You should change file permissions for LocalSettings.php as required to prevent other users on the server reading passwords and altering configuration data

So simply copy the file c:\wamp\www\config\LocalSettings.php to c:\wamp\www\

then simply click the following link to be taken to your personal wiki:

http://localhost/index.php

media4

And that should take care of it!

Proxmox VE

Well frankly I’ve been majorly disappointed with Microsoft’s latest offerings in the world of virtualization. Frankly it’s been one BIG step backwards in terms of management.

I mean check this well meaning blog on how “easy” it is to setup remote management. And of course for the most part it NEVER works.

I know this must be a major news flash to Microsoft but you see virtual servers are like mainframes. The zone 0 OS must be able to stand on it’s own, and have just enough to bootstrap the hypervisor and allow itself to be managed in a stand alone fashion. After all if it were in a domain, where do you think those domain controllers are? Yep they are Virtual machines! And how do you ‘manage’ a domain resource with no DC’s? The whole 2008 Hyper-V is a BIG miscalculation on Microsoft’s part. I hope they wake up and notice how they had a good thing and have destroyed it.

All this nonsense sent me searching for an alternative which I’m pretty sure I found a great blend of system emulation, and something like SUN containers for Linux. There is even a Debian etch based quick install version called Proxmox which incorporates KVM (The new Linux hypervisor) and OpenVZ. And of course it’s FREE!

The cool thing is that the main management works on a web page, the consoles can be controlled via a VNC viewer that uses JAVA, and it’s VERY quick to setup.

The system emulation KVM uses the core devices from Qemu so a lot of Qemu virtual machines will “just work” if you copy them over. If you are installing an OS onto the virtual machine the ‘easy’ way is with the physical CD, you can use ISO images, however they are awkard to use. You have to flag the VM to pause on startup switch over to the monitor page and issue the following command:

change ide1-cd0 /directory/isoimage.iso

then tell the emulator to start up with the ‘c’ command which will continue from the pause…. Yeah I know it’s not terribly eligant.

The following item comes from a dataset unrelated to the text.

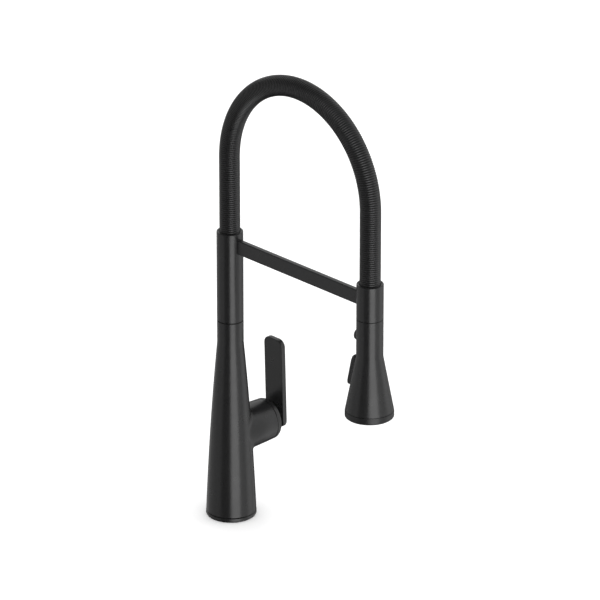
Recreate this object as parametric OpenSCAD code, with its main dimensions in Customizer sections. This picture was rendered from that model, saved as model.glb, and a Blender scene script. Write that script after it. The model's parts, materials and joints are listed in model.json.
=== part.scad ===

On the OpenVZ front, it’s FAST as there is no real emulated IO it’s native. So I decided to use the wiki template and setup a wikipedia mirror at home. If anyone feels as brave you too can find instructions here:

These are some of the table times to load:

601M pages.sql Query OK, 7,473,186 rows affected, 8 warnings (5 min 10.52 sec)
837M revision.sql Query OK, 7,473,200 rows affected, 65535 warnings (2 min 11.84 sec)
18G text.sql Query OK, 7,473,202 rows affected, 1 warning (12 min 12.07 sec)
20M category.txt Query OK, 471,207 rows affected (13.14 sec)
1.8G categorylinks Query OK, 24,501,837 rows affected, 30177 warnings (28 min 28.31 sec)
5.6G externallinks Query OK, 36,492,925 rows affected (3 min 50.34 sec)
362M latestimage Query OK, 807,906 rows affected, 2 warnings (34.35 sec)
555M imagelinks Query OK, 18,615,721 rows affected (10 min 49.60 sec)
32k interwiki Query OK, 651 rows affected (0.08 sec)
186M langlinks Query OK, 5,780,509 rows affected (2 min 17.75 sec)
2G logging Query OK, 16,398,421 rows affected (2 min 51.75 sec)
45M oldimage Query OK, 118,449 rows affected (1.97 sec)
7.6G pagelinks Query OK, 270,641,297 rows affected (6 hours 12 min 4.83 sec)
104M redirect Query OK, 3,234,481 rows affected (23.71 sec)
1.2G template-link Query OK, 48,885,222 rows affected (50 min 7.08 sec)
68k user_groups Query OK, 3,947 rows affected (0.11 sec)

Even the ‘longest’ part here with the 270 million records took six hours… Not too bad! That’s still 12,122.88 TPS!

Also as a tip for anyone else crazy enough to do a sizable mediawiki (like wikipedia) or any single server wiki look to this page.

The upshot is that by loading this APC
extension into PHP and mediawiki load times for my cached site went from 2-5 minutes to 1-10 seconds.

The OpenVZ portion has various application templates that can be loaded into the zones from CentOS, Debian, Ubuntu, to pre configured applications like the media wiki and a few others.

If anything I’d say that proxmox is what I was hoping Microsoft’s Hyper-V could have been. A container version of windows with easy remote admin along with some system emulation could have made things MASSIVLY easier to deal with. It’s a shame they decided to go with this bizarre WMI based thing.